Today is the first hearing to start terminating the bios parental rights. I feel too much empathy for them my husband says, as she was severely neglected the first (nearly) three months of her life and has been in foster care for nearly nine.
I am freaking out. I want to know that today’s hearing has gone in our favor. That her parents, who went from living in squalor to now being homeless, her parents who have not worked a single portion of her case plan, her parents who have been MIA for the last three weeks, will not get a second chance. They have not even tried.
I am living in fear that a family member will show up out of the blue. But then again, where were they the last 9 months that she has been in foster care? As my dad said last night, in any “normal” family the situation would have been handled before baby girl even got removed. In a “normal” family, baby girl would not have sat in foster care for nearly nine of her 11 months.
For me, I can’t see how someone could NOT WANT this child. I can’t see how anyone could harm a hair on her head, or turn a blind eye and let her sit in a foster home for months on end. And maybe it’s because I’m think as myself, that I am terrified.
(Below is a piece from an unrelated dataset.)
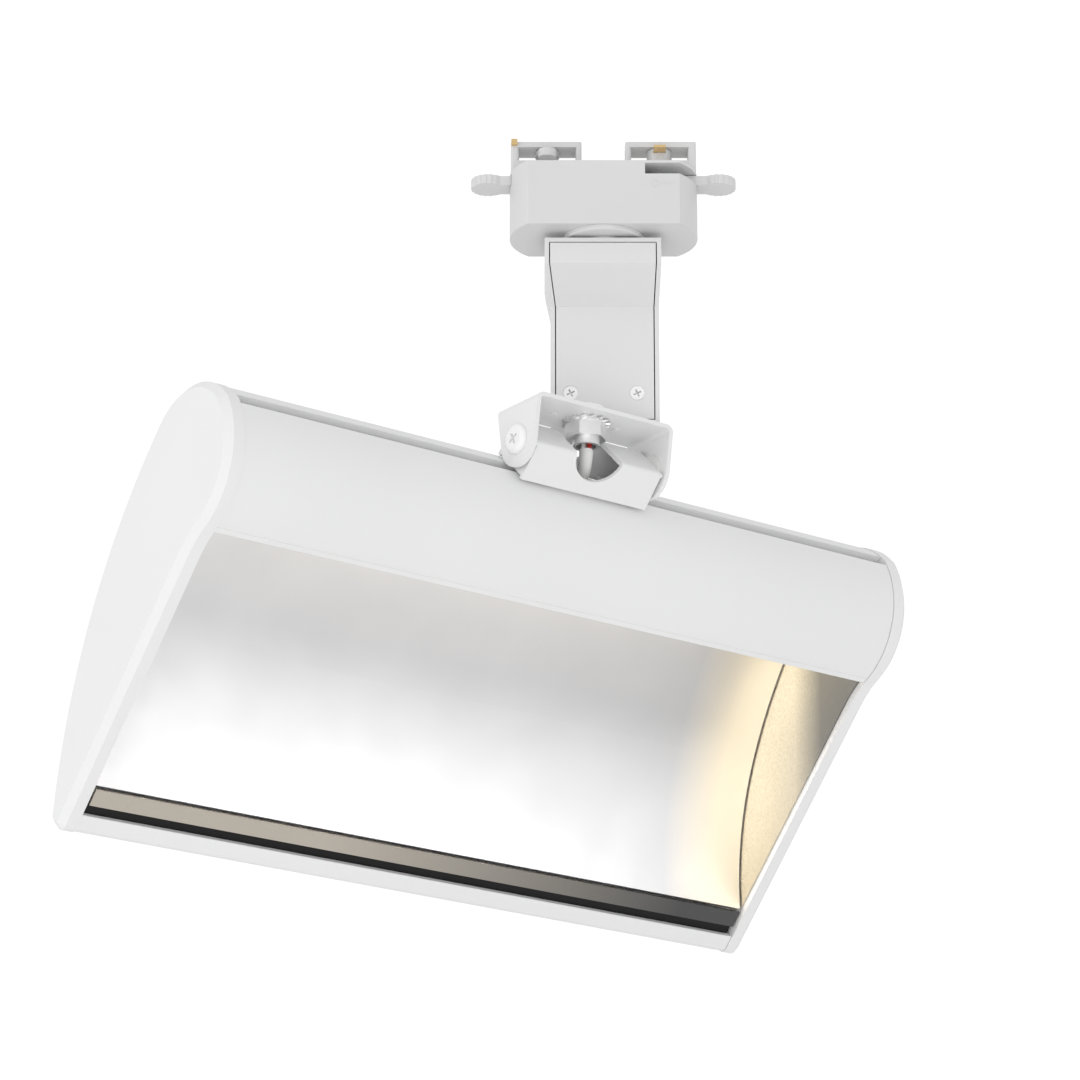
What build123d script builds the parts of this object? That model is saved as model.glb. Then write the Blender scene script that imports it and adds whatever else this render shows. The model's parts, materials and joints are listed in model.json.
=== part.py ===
from build123d import *
import os
from math import acos, atan2, cos, degrees, hypot, radians, sin, sqrt

os.makedirs("parts", exist_ok=True)

# Track spotlight: a wall-washer head on a tilting saddle, a swivelling yoke, a driver arm
# and a track adapter with two quarter-turn levers.  Millimetres.  +Z is up, +X runs along
# the track, +Y points to the rear.  The origin is the middle of the adapter's top seating
# face, where it meets the underside of the track.

# ---------------------------------------------------------------- driving dimensions
RUN = 0.05                  # clearance of every running fit

ADAPTER_FLAT = 55.0         # straight part of the adapter's long sides
ADAPTER_LEN = 68.7
ADAPTER_WIDE = 31.2
ADAPTER_TALL = 25.0
LID_T = 1.0
SLOT_BOTTOM = -5.3          # lower edge of the lever slots
DECK_T = 2.0
FLOOR_T = 3.0
WALL = 2.0

LEVER_X = 20.6              # lever pivots, either side of the middle
LEVER_REACH = 21.8          # pivot to paddle centre
PADDLE_R = 6.2
SHAFT_R = 3.0
ADAPTER_SCREWS = ((-25, -10.4), (25, 10.4), (10, -11.0), (-10, 11.0))

STEM_R = 5.0                # hollow threaded stems, M10
STEM_BORE = 3.6

ARM_TOP = -27.9
ARM_FRONT_TOP = -9.2        # y of the arm's front face under the adapter
ARM_FRONT_LOW = 7.5         # y of the arm's lower front face
ARM_BACK = 23.5
ARM_BEND_HIGH = -37.9
ARM_BEND_LOW = -48.3
ARM_BOTTOM = -94.35
ARM_LEFT_TOP = -21.6
ARM_LEFT_LOW = -19.4
ARM_RIGHT_TOP = 20.8
ARM_RIGHT_LOW = 20.2
ARM_WALL = 1.6
COVER_T = 1.2
COVER_GAP = 0.4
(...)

Maybe if I learned to think like them, I could understand how they don’t care. Thank G-d I don’t think like them. I can’t even imagine.
I know every child SHOULD be with their birth parents. But let’s face it. They’re not competent. And either the grandparents aren’t competent or they don’t care.
I care.
My husband cares.
My son cares.
PLEASE send thoughts, energy and prayers this way if you get a chance. We are in love and we want to dedicate our lives to baby girl.
We don’t want to lose her.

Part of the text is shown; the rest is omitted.